The Capitals knew they’d be facing a team desperate for a win, and recognized they didn’t match Calgary’s intensity until it was too late.

“It was kind of a tough situation,” Ovechkin said afterwards. “They’re a team that needs points for the playoffs. We knew they’d come at us hard and we were not ready.”

“We’ve been in this position before where we’ve been a desperate hockey team,” Green added. “Three years ago when we needed to make a push and win every game to get into the playoffs we were in the same situation that they’re in. When you play desperate hockey, you’re usually successful.”

The Caps are anything but desperate, but now, with the Eastern Conference title in hand, the Capitals will look to rebound from their two-game skid Tuesday night when Ottawa pays a visit to Verizon Center. The team still will look to match the franchise record for wins in a season — 50 — and also look to build upon its seven-point lead in the bid to claim the franchise’s first Presidents’ Trophy for the best regular-season record in the league.

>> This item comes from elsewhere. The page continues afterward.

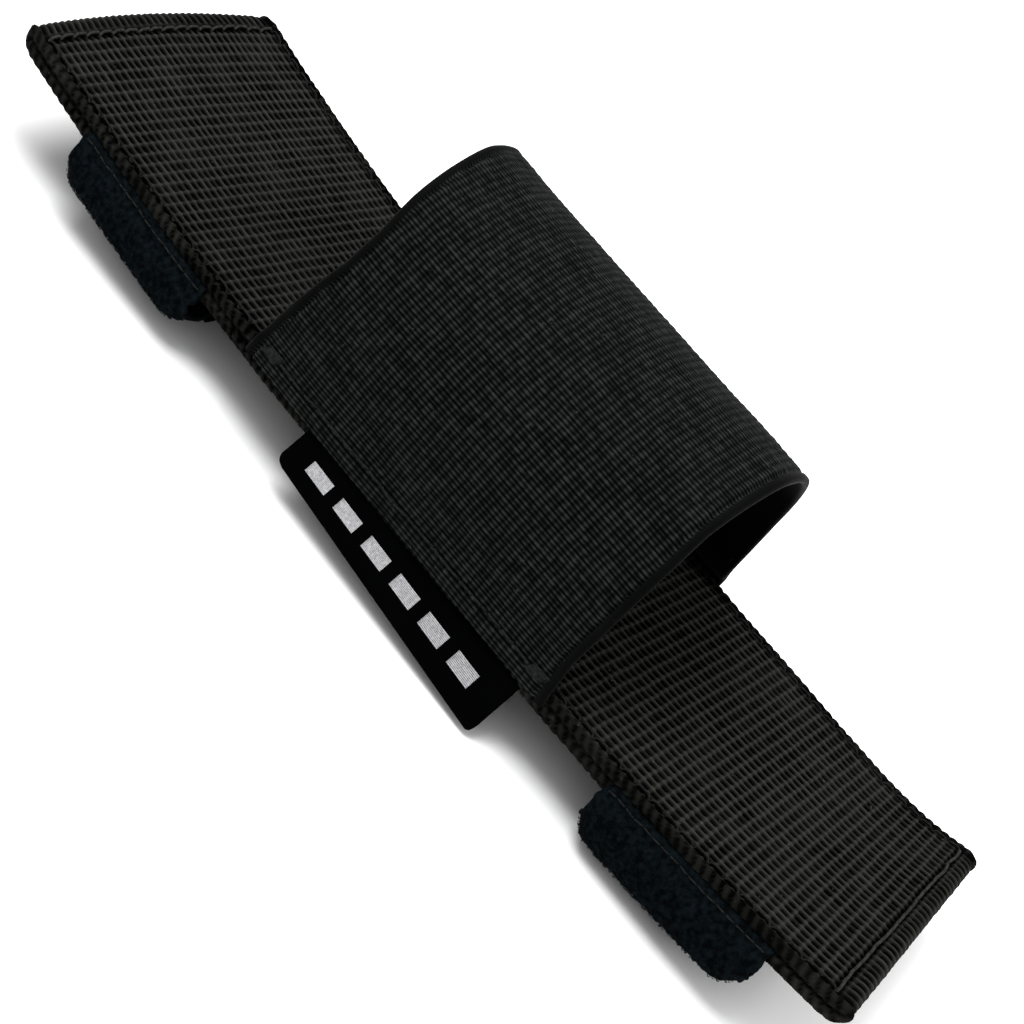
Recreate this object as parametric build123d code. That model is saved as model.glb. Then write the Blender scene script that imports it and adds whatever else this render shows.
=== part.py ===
"""Holder for a folded limb tourniquet: an elastic sleeve on a webbing strap with two belt loops.

X runs along the strap, Y across it and +Z out of the face that carries the sleeve.
The origin is the middle of the strap's underside. All lengths are in millimetres.
"""
from build123d import *
import os

os.makedirs("parts", exist_ok=True)

# Strap: two layers of heavy webbing, the face layer turned under at both ends
strap_length = 167.0
strap_width = 50.0
layer = 1.85
hem_length = 15.0
fold_radius = 1.8
fold_slit = 0.15
corner_radius = 2.0
strap_top = 2 * layer

# Elastic sleeve: its ends turn down over the face layer's two edges, and it arches up between them
sleeve_length = 60.5
sleeve_x = 1.2
elastic = 1.4
foot_bend = 0.9
seam_inset = 0.2
arch_bend = 11.0
# One half of the arch's middle line: distance from the strap's middle, height above its face
arch = ((22.9, 0.7), (24.0, 7.0), (21.9, 14.8), (18.0, 21.0), (12.2, 26.4), (5.7, 30.1))
crown_height = 31.2

# Tag sewn in between the strap's layers, under the sleeve's turned edge
tag_length = 43.0
tag_depth = 7.0
tag_thickness = 0.6
tag_corner = 1.6
tag_x = 6.8
tag_z = 1.45
tag_droop = 57.0
tag_gap = 0.35

# Belt loops: one near each end of the strap, closed by hook and loop tape
loop_length = 27.0
loop_centres = {"left": -52.5, "right": 58.5}
base_thickness = 0.6
tunnel_height = 4.2
pile_tape = 1.2
carrier_tape = 0.7
hook_tape = 0.6
tape_gap = 0.15
hinge_z = 1.2
hinge_gap = 0.3
loop_reach = 9.0
hook_reach = -17.0
hook_field_start = 20.0
hook_field_margin = 1.5
loop_bend = 2.6

# Sewing thread: flush stitches lying in shallow grooves
stitch_length = 2.6
stitch_pitch = 3.0
thread = 0.5
edge_inset = 1.3
end_inset = 3.4
tape_seam_inset = 2.6
tack_length = 3.2
tack_width = 1.2
tack_height = 0.35
tack_inset = 3.4

half_length = strap_length / 2
half_width = strap_width / 2
end_x = half_length - end_inset
edge_y = half_width - edge_inset
seam_y = half_width - seam_inset
foot_top = strap_top + elastic
side_y = half_width + elastic / 2
tunnel_floor = -base_thickness - tunnel_height
pile_seam_y = -half_width - hinge_gap - pile_tape + thread / 2


def save(name, shape):
    """Write one named piece."""
    shape.label = name
    export_step(shape, f"parts/{name}.step")


def block(x, y, z):
    """Box given by its lowest and highest X, Y and Z."""
    size = (x[1] - x[0], y[1] - y[0], z[1] - z[0])
    centre = ((x[0] + x[1]) / 2, (y[0] + y[1]) / 2, (z[0] + z[1]) / 2)
    return Pos(*centre) * Box(*size)


def groove_x(x, y, z):
    """Channel along X for a stitch row, centred on y, z."""
    return block(x, (y - thread / 2, y + thread / 2), (z - thread / 2, z + thread / 2))


def stitches_x(x, y, z):
    """Row of separate stitches along X, centred on y, z and on the span x."""
    count = int((x[1] - x[0]) / stitch_pitch)
    start = (x[0] + x[1]) / 2 - (count - 1) * stitch_pitch / 2
    half = stitch_length / 2
    centres = [start + step * stitch_pitch for step in range(count)]
    return [groove_x((centre - half, centre + half), y, z) for centre in centres]


def stitches_y(x, y, z):
    """Row of separate stitches along Y."""
    turned = stitches_x((-y[1], -y[0]), x, z)
    return [stitch.rotate(Axis.Z, -90) for stitch in turned]


def tape_profile(points, bend, thickness):
    """Closed outline of a tape of one thickness, bent along points in the YZ plane."""
    path = FilletPolyline(*points, radius=bend)
    return Plane.YZ * trace(path, thickness)


def tape(points, bend, thickness, x):
    """Tape that follows points in the YZ plane and spans x."""
    return Pos(x[0], 0, 0) * extrude(tape_profile(points, bend, thickness), x[1] - x[0])


# Strap ---------------------------------------------------------------------------------
def edge_spans():
    """X spans of the long edges' stitch rows, on either side of the sleeve."""
    low, high = sleeve_x_span()
    return ((-end_x, low), (high, end_x))


def edge_rows(y):
    """Stitches of one long edge."""
    rows = []
    for low, high in edge_spans():
        rows += stitches_x((low + stitch_pitch / 2, high - stitch_pitch / 2), y, strap_top - thread / 2)
    return rows


def face_webbing():
    """Face layer: full length, rounded over at the ends and turned under by the hems."""
    outline = RectangleRounded(strap_length, strap_width, corner_radius)
    body = extrude(outline, strap_top)
    ends = body.edges().filter_by(Axis.Y)
    body = fillet(ends, fold_radius)
    pocket = half_length - hem_length
    body -= block((-pocket, pocket), (-strap_width, strap_width), (-1, layer))
    for side in (-1, 1):
        slit = block((0, hem_length - layer), (-strap_width, strap_width), (-fold_slit / 2, fold_slit / 2))
        slit = slit if side > 0 else slit.rotate(Axis.Z, 180)
        body -= Pos(side * pocket, 0, layer) * slit
    for y in (-edge_y, edge_y):
        for span in edge_spans():
            body -= groove_x(span, y, strap_top - thread / 2)
    for x in (-end_x, end_x):
        body -= groove_x((-edge_y, edge_y), x, strap_top - thread / 2).rotate(Axis.Z, -90)
    return body


def back_webbing():
    """Inner layer, butted against the two hems."""
    pocket = half_length - hem_length
    return block((-pocket, pocket), (-half_width, half_width), (0, layer))


# Sleeve --------------------------------------------------------------------------------
def half_section():
    """Middle line of one half of the sleeve's section: up the strap's side, over its edge and up the arch."""
    turned = [(side_y, layer), (side_y, strap_top + elastic / 2)]
    return turned + [(y, strap_top + height) for y, height in arch]


def sleeve_points():
    """Middle line of the whole section, from the front side over the crown to the back side."""
    back = half_section()
    front = [(-y, z) for y, z in back]
    return front + [(0, strap_top + crown_height)] + back[::-1]


def sleeve_x_span():
    """Lowest and highest X of the sleeve."""
    return (sleeve_x - sleeve_length / 2, sleeve_x + sleeve_length / 2)


def elastic_sleeve():
    """Wide elastic band held along both edges of the strap."""
    half_radii = [foot_bend] * 2 + [arch_bend] * (len(arch) - 1)
    radii = half_radii + [arch_bend] + half_radii[::-1]
    path = FilletPolyline(*sleeve_points(), radius=radii)
    body = extrude(Plane.YZ * trace(path, elastic), sleeve_length)
    body = Pos(sleeve_x_span()[0], 0, 0) * body
    for y in (-seam_y, seam_y):
        body -= groove_x(sleeve_x_span(), y, foot_top - thread / 2)
    return body


def bartacks():
    """Four dense bars of thread at the ends of the sleeve's two seams."""
    low, high = sleeve_x_span()
    bars = []
    for x in (low + tack_inset, high - tack_inset):
        for y in (-seam_y, seam_y):
            bars.append(Pos(x, y, foot_top + tack_height / 2) * Box(tack_length, tack_width, tack_height))
    return bars


def side_tag():
    """Flat fabric tag hanging down and out from the strap's front edge."""
    width = RectangleRounded(tag_length, tag_depth, tag_corner)
    flat = extrude(Pos(tag_x, -tag_depth / 2, 0) * width, tag_thickness / 2, both=True)
    drooped = flat.rotate(Axis.X, tag_droop)
    return Pos(0, *tag_hinge()) * drooped


def tag_hinge():
    """Y and Z of the line that the tag bends about."""
    return (-half_width - tag_gap, tag_z)


# Belt loops ----------------------------------------------------------------------------
def loop_span(name):
    """Lowest and highest X of one belt loop."""
    return (loop_centres[name] - loop_length / 2, loop_centres[name] + loop_length / 2)


def base_rows():
    """Y of the two stitch rows that hold a loop's base to the strap."""
    return (-half_width + tape_seam_inset, half_width - tape_seam_inset)


def tape_base(name):
    """Plain tape sewn across the underside of the strap, the root of both flaps."""
    base = block(loop_span(name), (-half_width, half_width), (-base_thickness, 0))
    for y in base_rows():
        base -= groove_x(loop_span(name), y, thread / 2 - base_thickness)
    return base


def hinge_y(thickness):
    """Distance from the strap's middle to the bending line of a flap."""
    return half_width + hinge_gap + thickness / 2


def loop_flap(name):
    """Pile tape: down past the front edge of the strap and back under the belt space."""
    run_z = tunnel_floor - pile_tape / 2
    outer = -hinge_y(pile_tape)
    flap = tape([(outer, hinge_z), (outer, run_z), (loop_reach, run_z)], loop_bend, pile_tape, loop_span(name))
    return flap - flap_groove(name)


def flap_groove(name):
    """Channel for the stitch row on the outside of the pile tape."""
    return groove_x(loop_span(name), pile_seam_y, 0)


def carrier_z():
    """Middle height of the hook flap's flat run."""
    return tunnel_floor - pile_tape - tape_gap - hook_tape - carrier_tape / 2


def carrier_bottom():
    """Height of the hook flap's outside face, the lowest of the holder."""
    return carrier_z() - carrier_tape / 2


def hook_flap(name):
    """Carrier tape: down past the back edge and forward under the pile tape."""
    run_z = carrier_z()
    outer = hinge_y(carrier_tape)
    flap = tape([(outer, hinge_z), (outer, run_z), (hook_reach, run_z)], loop_bend, carrier_tape, loop_span(name))
    for y in hook_rows():
        flap -= groove_x(loop_span(name), y, carrier_bottom() + thread / 2)
    return flap


def hook_rows():
    """Y of the stitch rows that hold the hook tape on its carrier."""
    return (hook_reach + tape_seam_inset, hook_field_start - tape_seam_inset)


def hook_tape_piece(name):
    """Hook tape, hooks up, sewn on the carrier."""
    low, high = loop_span(name)
    x = (low + hook_field_margin / 2, high - hook_field_margin / 2)
    base = carrier_z() + carrier_tape / 2
    return block(x, (hook_reach + hook_field_margin, hook_field_start), (base, base + hook_tape))


# Write the pieces ----------------------------------------------------------------------
save("face_webbing", face_webbing())
save("back_webbing", back_webbing())
save("front_edge_stitching", Compound(children=edge_rows(-edge_y)))
save("back_edge_stitching", Compound(children=edge_rows(edge_y)))
end_span = (-edge_y + stitch_pitch / 2, edge_y - stitch_pitch / 2)
save("left_end_stitching", Compound(children=stitches_y(-end_x, end_span, strap_top - thread / 2)))
save("right_end_stitching", Compound(children=stitches_y(end_x, end_span, strap_top - thread / 2)))

save("elastic_sleeve", elastic_sleeve())
tack_reach = tack_inset + tack_length / 2
between_tacks = (sleeve_x_span()[0] + tack_reach, sleeve_x_span()[1] - tack_reach)
save("front_sleeve_seam", Compound(children=stitches_x(between_tacks, -seam_y, foot_top - thread / 2)))
save("back_sleeve_seam", Compound(children=stitches_x(between_tacks, seam_y, foot_top - thread / 2)))
save("sleeve_bartacks", Compound(children=bartacks()))
save("side_tag", side_tag())

for side in loop_centres:
    span = loop_span(side)
    base_z = thread / 2 - base_thickness
    base_seams = [seam for y in base_rows() for seam in stitches_x(span, y, base_z)]
    hook_z = carrier_bottom() + thread / 2
    hook_seams = [seam for y in hook_rows() for seam in stitches_x(span, y, hook_z)]
    save(f"{side}_tape_base", tape_base(side))
    save(f"{side}_base_stitching", Compound(children=base_seams))
    save(f"{side}_loop_flap", loop_flap(side))
    save(f"{side}_loop_flap_stitching", Compound(children=stitches_x(span, pile_seam_y, 0)))
    save(f"{side}_hook_flap", hook_flap(side))
    save(f"{side}_hook_tape", hook_tape_piece(side))
    save(f"{side}_hook_stitching", Compound(children=hook_seams))
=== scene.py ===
"""Looks of the tourniquet holder: every soft piece as woven cloth, thread or pile, in the CAD frame.

Lengths are millimetres until mesh_object() turns them into metres. The camera, the lights
and the floor are placed in metres.
"""
import math

import bpy
import numpy as np
from mathutils import Matrix, Vector


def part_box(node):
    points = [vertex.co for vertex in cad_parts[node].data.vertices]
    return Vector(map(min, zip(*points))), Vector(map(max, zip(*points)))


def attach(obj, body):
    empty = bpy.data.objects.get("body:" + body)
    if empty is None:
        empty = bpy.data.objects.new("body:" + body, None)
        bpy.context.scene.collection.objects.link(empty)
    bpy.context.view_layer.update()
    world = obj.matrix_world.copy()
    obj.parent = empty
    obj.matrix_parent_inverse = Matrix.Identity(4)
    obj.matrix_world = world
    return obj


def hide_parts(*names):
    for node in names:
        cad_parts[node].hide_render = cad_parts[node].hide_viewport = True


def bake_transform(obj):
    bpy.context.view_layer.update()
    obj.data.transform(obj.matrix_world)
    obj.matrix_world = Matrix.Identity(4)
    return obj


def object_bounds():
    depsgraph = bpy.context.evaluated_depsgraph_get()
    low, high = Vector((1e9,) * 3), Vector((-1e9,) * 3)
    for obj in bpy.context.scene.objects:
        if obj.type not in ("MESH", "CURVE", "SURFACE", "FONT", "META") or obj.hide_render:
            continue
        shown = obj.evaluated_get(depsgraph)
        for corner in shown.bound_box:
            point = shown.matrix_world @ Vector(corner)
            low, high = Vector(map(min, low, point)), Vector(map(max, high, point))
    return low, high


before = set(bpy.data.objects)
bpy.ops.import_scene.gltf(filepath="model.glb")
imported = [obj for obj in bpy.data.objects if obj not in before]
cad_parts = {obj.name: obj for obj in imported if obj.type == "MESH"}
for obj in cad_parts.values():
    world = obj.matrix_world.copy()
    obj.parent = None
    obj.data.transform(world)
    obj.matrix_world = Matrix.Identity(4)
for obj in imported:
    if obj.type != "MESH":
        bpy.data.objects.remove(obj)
cad_low, cad_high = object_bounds()

MM = 0.001


def box(node):
    """Lowest and highest corner of a CAD node, in millimetres."""
    low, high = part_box(node)
    return np.array(low) / MM, np.array(high) / MM


strap_high = box("face_webbing")[1]
inner_low, inner_high = box("back_webbing")
sleeve_low, sleeve_high = box("elastic_sleeve")
tag_low, tag_high = box("side_tag")
x_axis = np.array([1.0, 0, 0])
y_axis = np.array([0, 1.0, 0])

# Strap
layer = inner_high[2] - inner_low[2]
strap_top = strap_high[2]
half_length = strap_high[0]
half_width = strap_high[1]
corner = 3.4
warp_pitch = 1.36
pick_pitch = 1.70
weave_depth = 0.55
edge_columns = 5

# Lift of the strap's four corners: side, edge, where it starts, how high it is at the end
curls = ((-1, -1, 10.0, 5.2), (-1, 1, 10.0, 6.7), (1, -1, 30.0, 4.0), (1, 1, 62.0, 3.0))

# Shift of the strap's ends along X: slanted across the right end, rounded at the left end
shift_start = 50.0
right_shift = -0.8
right_slant = -1.75
left_shift = -1.9
left_round = 1.75

# Elastic
elastic = 1.3
rib_pitch = 0.56
rib_round = 0.24
bead_pitch = 1.17
bead_depth = 0.05
selvedge_width = 0.75
side_y = half_width + elastic / 2
# Middle line of the sleeve, as Y and height above the strap's face, from front side to back side
arch_knots = [
    (-side_y, -1.75), (-side_y - 0.05, -0.3), (-25.5, 1.0), (-24.8, 2.6), (-24.4, 5.0),
    (-24.1, 8.0), (-22.3, 15.0), (-18.9, 21.2), (-13.3, 27.0), (-6.1, 30.5),
    (0.0, 31.4), (7.4, 29.4), (14.7, 23.6), (19.2, 16.2), (22.3, 8.0),
    (23.4, 4.5), (24.6, 2.2), (25.5, 1.0), (side_y + 0.05, -0.3), (side_y, -1.75),
]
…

According to Mike Knuble, Sunday’s brief setback was a lesson to be learned before the playoffs begin April 15th.

“In the course of many games [a loss] is going to happen,” the veteran forward said. “They had some funny goals. They got some bounces. You just put that one behind you and live for the next day.

“It’s no indication of anything. Its just one of those games you’re probably due for. It’s probably good for us at this point.”